The aesthetic is set up on the first record, “Almost Killed Me,” with a growling lyric-rich Craig Finn and some old-school hair band/punk guitar licks.
Then “Separation Sunday” really got the narrative ball rolling; it’s entirely a concept album based around Holly, Charlemagne and Gideon, slightly rawer than the other records and still totally lyric-based and groovy.
“Boys and Girls in America” is totally the most accessible record, and where lots of fans (including me!) got started. Three years ago or so, and came to town and played me “Citrus” and “Party Pit,” and I fell into this band crush headlong. Later when I went back to hear the two earlier albums I started reading the narrative and character development (as well as musical development and shifting styles), but for the first few months all I listened to was BaGiA. It’s where the single (above) is from, and it busted the Hold Steady into mainstream reviewers’ consciousness. Read a review from Pitchfork Media, here.
The newest record, “Stay Positive,” just came out a couple months ago, and while being an album totally addressed to summer ’08, is also a bookend to “Almost Killed Me,” which started with the song “Positive Jam” as a band intro. “Stay Positive,” after four records of some killer highs and some crushing lows, reminds us, “it’s one thing to start with a positive jam; it’s another thing to see it all through.” I can not stop listening to “Stay Positive,” occasionally clicking back to tracks on the earlier albums just to remember how they pay off in the most recent record.
Got samples from all four albums.
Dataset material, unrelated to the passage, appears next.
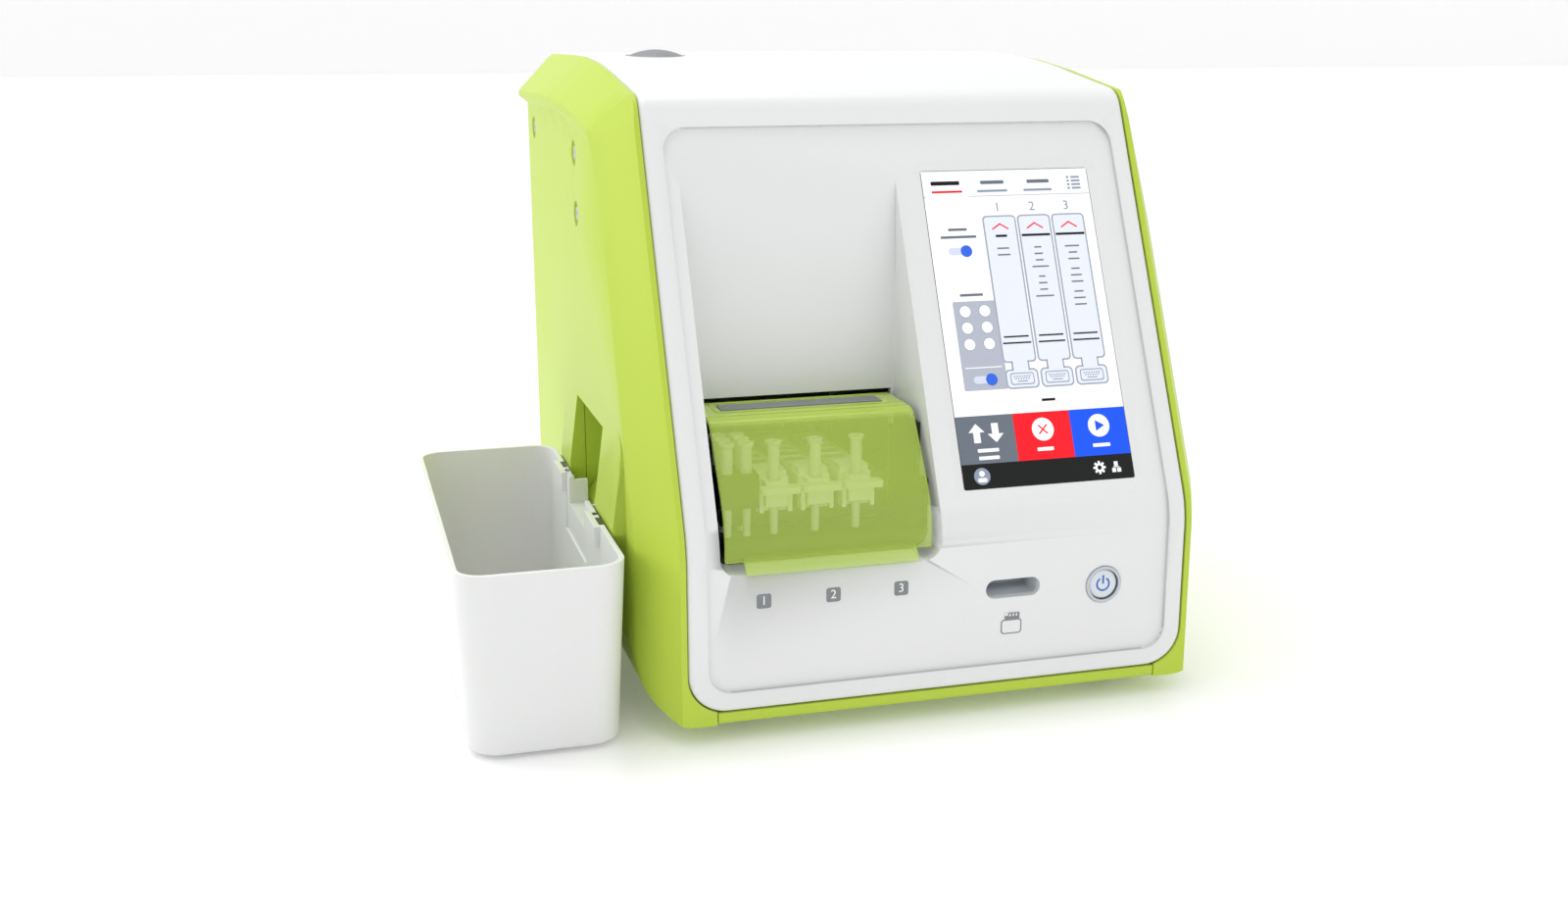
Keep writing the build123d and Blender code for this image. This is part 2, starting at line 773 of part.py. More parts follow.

To wit:
From “Almost Killed Me”:
- “Barfruit Blues,” where we meet Hallelujah, Charlemagne, and Gideon at their lowest
- “Killer Parties,” about the Twin City set looking for the best parties and then suffering the consequences. Also waking up in Ybor City.
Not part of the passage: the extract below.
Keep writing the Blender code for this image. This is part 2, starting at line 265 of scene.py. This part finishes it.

- “Knuckles,” a great song about bad-rep boys and liars.
- “Certain Songs,” just, everything they stand for and everything we remember from college jukeboxes and bar band bars. Certain songs, they get so scratched into our souls. This is a big favorite among the fans, and one of the sweetest, most melodic songs in the set, after “Citrus” off BaGinA.
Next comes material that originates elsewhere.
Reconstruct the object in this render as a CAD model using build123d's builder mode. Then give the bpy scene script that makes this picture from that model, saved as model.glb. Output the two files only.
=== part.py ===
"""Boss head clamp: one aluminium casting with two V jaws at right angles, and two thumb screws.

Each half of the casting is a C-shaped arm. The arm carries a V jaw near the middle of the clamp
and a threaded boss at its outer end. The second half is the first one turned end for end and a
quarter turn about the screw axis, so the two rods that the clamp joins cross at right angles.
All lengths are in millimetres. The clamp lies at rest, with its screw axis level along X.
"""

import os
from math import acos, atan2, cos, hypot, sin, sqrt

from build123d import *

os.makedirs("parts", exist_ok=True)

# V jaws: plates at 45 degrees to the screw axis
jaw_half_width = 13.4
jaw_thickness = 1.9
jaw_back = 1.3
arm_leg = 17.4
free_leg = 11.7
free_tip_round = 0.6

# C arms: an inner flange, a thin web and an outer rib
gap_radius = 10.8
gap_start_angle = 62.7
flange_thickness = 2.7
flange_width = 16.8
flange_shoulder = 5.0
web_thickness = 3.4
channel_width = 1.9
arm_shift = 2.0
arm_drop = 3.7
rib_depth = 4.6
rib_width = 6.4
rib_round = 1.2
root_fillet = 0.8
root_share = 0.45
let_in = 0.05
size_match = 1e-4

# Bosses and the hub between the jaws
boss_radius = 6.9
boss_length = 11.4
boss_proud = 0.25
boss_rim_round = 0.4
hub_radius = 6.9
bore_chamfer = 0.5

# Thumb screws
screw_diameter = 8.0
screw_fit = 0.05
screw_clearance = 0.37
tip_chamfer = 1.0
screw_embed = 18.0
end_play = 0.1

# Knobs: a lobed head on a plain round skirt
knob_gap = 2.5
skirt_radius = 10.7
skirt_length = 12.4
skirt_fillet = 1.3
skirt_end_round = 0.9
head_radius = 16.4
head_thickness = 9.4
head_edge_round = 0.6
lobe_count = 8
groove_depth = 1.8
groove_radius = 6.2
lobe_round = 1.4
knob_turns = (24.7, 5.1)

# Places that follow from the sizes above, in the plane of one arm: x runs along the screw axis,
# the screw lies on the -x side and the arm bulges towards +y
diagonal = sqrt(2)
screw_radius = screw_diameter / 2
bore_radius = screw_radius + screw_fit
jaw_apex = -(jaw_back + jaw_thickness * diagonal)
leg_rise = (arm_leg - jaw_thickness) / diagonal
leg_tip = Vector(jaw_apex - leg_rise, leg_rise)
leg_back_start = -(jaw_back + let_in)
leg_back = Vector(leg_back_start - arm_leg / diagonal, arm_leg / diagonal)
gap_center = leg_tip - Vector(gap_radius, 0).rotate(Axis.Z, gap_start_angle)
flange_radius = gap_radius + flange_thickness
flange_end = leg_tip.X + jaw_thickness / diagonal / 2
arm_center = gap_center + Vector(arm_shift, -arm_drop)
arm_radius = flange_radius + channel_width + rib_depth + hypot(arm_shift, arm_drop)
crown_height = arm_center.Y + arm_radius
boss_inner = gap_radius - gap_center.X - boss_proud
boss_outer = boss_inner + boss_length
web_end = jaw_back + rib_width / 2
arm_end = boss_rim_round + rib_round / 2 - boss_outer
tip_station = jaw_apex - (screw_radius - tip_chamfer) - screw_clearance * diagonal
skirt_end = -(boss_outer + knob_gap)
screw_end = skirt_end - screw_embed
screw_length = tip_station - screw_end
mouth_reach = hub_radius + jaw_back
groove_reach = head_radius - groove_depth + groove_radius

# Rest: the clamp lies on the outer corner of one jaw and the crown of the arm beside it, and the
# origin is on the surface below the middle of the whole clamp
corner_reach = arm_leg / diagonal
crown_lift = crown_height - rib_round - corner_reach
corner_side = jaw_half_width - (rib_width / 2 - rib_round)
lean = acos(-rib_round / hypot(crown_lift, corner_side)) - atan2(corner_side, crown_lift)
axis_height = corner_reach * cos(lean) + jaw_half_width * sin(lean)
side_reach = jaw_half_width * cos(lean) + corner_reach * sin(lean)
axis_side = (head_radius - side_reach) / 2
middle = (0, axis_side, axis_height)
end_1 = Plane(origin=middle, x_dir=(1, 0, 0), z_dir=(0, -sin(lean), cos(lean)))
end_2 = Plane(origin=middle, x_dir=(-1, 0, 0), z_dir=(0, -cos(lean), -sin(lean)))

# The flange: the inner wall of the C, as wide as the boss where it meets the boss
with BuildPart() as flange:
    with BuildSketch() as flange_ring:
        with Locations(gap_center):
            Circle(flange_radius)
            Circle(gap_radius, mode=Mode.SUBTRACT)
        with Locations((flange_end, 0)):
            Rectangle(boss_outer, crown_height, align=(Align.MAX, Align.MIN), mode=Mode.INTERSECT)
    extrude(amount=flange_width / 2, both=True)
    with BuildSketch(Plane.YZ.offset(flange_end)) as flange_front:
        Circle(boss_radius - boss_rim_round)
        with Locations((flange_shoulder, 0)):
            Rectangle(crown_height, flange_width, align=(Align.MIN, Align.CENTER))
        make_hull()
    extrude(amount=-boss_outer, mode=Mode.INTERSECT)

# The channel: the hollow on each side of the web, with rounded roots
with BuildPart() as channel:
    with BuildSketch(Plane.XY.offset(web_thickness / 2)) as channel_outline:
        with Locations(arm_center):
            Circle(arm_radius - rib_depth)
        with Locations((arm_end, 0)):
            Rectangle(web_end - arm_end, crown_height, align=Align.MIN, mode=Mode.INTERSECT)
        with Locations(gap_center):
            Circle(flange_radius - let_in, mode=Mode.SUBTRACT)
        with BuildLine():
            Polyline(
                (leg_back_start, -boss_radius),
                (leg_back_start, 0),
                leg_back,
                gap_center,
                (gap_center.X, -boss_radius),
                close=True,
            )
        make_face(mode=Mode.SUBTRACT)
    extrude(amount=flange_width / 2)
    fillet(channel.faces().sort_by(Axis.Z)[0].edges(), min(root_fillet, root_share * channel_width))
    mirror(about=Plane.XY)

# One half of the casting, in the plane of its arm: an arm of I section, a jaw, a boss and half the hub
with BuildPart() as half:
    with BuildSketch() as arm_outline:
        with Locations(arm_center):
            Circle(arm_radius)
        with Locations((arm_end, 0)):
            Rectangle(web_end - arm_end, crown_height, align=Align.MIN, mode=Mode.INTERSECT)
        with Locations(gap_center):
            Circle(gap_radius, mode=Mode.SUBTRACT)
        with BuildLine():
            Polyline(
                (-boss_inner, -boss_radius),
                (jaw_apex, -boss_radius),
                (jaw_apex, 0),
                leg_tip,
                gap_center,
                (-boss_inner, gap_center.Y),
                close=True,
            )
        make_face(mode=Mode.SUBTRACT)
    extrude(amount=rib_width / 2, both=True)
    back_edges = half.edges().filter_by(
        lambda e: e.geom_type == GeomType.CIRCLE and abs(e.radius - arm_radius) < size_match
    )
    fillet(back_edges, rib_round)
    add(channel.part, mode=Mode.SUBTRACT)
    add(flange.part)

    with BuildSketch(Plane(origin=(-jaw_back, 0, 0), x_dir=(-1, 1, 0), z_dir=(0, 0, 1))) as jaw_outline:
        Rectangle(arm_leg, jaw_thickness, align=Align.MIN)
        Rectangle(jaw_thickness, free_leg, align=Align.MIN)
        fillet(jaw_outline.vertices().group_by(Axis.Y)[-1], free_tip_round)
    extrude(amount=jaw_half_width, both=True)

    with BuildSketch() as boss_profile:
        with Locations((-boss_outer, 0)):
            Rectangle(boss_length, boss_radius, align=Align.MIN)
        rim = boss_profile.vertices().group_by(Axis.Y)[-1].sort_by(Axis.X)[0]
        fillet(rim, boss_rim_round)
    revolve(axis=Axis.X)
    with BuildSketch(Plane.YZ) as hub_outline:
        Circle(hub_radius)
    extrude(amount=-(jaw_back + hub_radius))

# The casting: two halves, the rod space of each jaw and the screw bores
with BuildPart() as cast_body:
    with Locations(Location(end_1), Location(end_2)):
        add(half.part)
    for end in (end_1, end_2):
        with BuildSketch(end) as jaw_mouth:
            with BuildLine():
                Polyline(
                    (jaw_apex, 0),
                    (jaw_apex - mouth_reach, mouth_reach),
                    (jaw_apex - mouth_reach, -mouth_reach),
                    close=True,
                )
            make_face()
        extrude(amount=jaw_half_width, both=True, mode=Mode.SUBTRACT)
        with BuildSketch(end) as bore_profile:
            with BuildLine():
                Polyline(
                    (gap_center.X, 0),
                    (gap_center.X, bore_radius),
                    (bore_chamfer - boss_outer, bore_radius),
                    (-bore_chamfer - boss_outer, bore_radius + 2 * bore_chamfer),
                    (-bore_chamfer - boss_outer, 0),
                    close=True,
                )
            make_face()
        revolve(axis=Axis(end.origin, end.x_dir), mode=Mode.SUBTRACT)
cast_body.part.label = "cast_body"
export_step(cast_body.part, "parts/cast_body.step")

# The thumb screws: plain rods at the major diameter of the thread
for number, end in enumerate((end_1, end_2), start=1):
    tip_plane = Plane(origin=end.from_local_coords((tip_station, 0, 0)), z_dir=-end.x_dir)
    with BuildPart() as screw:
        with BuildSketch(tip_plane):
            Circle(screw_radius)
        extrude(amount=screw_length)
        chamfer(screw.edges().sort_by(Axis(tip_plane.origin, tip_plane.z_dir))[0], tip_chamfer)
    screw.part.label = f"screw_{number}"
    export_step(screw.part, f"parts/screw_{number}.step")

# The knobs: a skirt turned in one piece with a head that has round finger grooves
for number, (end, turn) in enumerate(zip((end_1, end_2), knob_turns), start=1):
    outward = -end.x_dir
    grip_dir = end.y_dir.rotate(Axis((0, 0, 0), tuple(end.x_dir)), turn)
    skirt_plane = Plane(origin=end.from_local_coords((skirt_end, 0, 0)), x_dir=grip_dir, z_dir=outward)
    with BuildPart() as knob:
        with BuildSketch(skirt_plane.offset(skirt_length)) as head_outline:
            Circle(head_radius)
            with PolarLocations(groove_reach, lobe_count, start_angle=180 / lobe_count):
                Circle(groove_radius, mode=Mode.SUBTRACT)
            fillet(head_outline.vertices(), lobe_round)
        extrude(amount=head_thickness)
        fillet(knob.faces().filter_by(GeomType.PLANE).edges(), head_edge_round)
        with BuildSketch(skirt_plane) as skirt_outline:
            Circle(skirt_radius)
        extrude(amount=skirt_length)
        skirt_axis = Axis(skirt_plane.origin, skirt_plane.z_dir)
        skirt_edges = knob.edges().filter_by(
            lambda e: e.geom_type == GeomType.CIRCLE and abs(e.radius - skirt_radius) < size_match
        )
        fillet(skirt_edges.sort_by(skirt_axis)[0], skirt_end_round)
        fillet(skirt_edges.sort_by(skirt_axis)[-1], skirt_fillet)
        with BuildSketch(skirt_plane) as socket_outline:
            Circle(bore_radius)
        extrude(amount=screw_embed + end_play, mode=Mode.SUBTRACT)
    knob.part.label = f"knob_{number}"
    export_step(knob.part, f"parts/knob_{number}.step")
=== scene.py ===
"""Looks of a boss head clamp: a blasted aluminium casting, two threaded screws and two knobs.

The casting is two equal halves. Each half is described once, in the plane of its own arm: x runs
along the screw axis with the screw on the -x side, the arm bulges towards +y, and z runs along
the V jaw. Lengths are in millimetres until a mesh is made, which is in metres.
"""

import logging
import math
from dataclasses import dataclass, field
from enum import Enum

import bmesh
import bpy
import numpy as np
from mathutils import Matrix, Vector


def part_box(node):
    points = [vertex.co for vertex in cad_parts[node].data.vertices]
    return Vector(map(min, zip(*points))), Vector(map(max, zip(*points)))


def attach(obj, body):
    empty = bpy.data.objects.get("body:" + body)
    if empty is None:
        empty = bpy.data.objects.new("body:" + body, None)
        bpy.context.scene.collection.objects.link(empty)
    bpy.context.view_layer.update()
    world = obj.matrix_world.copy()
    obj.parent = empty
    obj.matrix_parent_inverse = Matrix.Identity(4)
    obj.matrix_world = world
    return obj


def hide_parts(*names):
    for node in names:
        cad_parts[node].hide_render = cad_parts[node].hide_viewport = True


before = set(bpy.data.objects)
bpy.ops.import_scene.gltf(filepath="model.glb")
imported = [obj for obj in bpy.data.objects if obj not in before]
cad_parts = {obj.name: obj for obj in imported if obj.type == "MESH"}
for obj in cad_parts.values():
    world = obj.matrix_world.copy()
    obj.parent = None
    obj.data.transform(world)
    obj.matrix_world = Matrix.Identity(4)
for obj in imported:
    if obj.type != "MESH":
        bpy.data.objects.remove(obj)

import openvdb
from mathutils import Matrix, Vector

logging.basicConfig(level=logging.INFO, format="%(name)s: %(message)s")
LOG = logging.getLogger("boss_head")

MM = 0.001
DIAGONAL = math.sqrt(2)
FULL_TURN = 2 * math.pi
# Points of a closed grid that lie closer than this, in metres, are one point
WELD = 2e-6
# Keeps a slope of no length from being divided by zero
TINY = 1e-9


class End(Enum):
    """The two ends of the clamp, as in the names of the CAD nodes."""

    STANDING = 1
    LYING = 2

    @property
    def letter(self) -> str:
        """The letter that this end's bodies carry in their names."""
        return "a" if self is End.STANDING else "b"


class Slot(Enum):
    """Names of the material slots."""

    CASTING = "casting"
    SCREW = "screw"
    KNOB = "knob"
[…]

From “Separation Sunday,” the first five tracks off the album. Like the first chapter of a book, and meant to be read all in a row.
From “Boys and Girls in America”:
- “Stuck Between Stations,” the aforementioned single and the tale of being a target demographic for about fifteen minutes.
- “First Night,” a beautiful and nostalgic look back at the glory days of Holly and Charlemagne and that first night when it all went down.
- “Party Pit,” just fucking AWESOME and fun and a sing-along song. Gonna walk around and drink some more.
- “You Can Make Him Like You,” a predecessor to other songs about party girls trying to tough it out among the dealers, see also “Two Handed Handshake.”
- “Massive Nights,” another sing-along-song and the updated check in to “Killer Parties,” waking up in Ybor City yet again.
- “Citrus,” a ballad unlike anything else they do. Lost in fog and love and faithless fear; I’ve had kisses that make Judas seem sincere.
- “Chillout Tent,” a three minute play about kids at a music festival in Western Mass.
From “Stay Positive”:
- “Constructive Summer”: This record brings us out of the gutter and back to a place where we can stay positive: let this be my annual reminder that we can all be something bigger.
- Sequestered in Memphis”: another party travelogue song, a run-in with the law and hooking up with some chick at some place where she cat sits, and everything is fried.
- “One for the Cutters,” friggin’ GENIUS. Here’s a bright college girl at Oberlin (or somewhere Oberlin-like) who, when there weren’t any parties, sometimes partied with the townies, and gets into some townie shit. It’s a cute little town, boutiques and cafes, her friends all seem nice, she was getting good grades, but when she came home for Christmas, she just seemed distant and different.
- “Yeah Sapphire,” or why this album is the one with the sing-along songs. Rock on.
- “Both Crosses,” because this band is considered one of the great Catholic guilt records, riffing on that original Catholic-girl chaser, Billy Joel.
- “Magazines,” a really incisive appreciation of what happens to insecure underage party girls with body image and daddy isues.
- “Ask Her For Adderall,” my current anthem about when you just can’t do people anymore and you’re on that slippery slope, and Holly/Hallelujah finally in a place to judge another burnout.
- “Cheyenne Sunrise,” another road song, from St. Paul to Ybor City by way of Cheyenne, too small, yet escapist.
- “Two Handed Handshake,” part three of the bonus staying-positive tracks, looking back on those boys and girls in America and figuring out why they have such a sad time together. Boys, I’m pretty sure that we can put it back together, and girls, you gotta try to be nice to one another.
AND… the secret hidden tracks:
Download the .rar file here, in case you missed it up top.
And, because they’re a narrative band, spend some time reading the short stories that are Craig Finn’s brilliant lyrics, here: Hold Steady lyrics.
There are a ton of songs I’ve left off, particularly from the first two records (two of my all-time favorite songs off “Almost Killed Me” aren’t in this zip file… they’re yours to find!), so you would do well to buy all four at your leisure, or whichever one jumps out at you based on these tracks I’ve uploaded.
Then. THEN. I want fiction about Holly and Charlemagne and Gideon (and his gang with the same tattoos), fiction about Hostile, Massachusetts and Ybor City, fiction about the obscure bar bands and jukebox tracks and hard drugs and townies.
And then we gotta wait two years before they put out another record, if they’re keeping with their trends. I have no expectations of getting sick of these four any time soon, but then, it’s impossible to get perspective on those things.
Anyway, stay positive, build something this summer, sing along with the sing-along songs, and hold steady.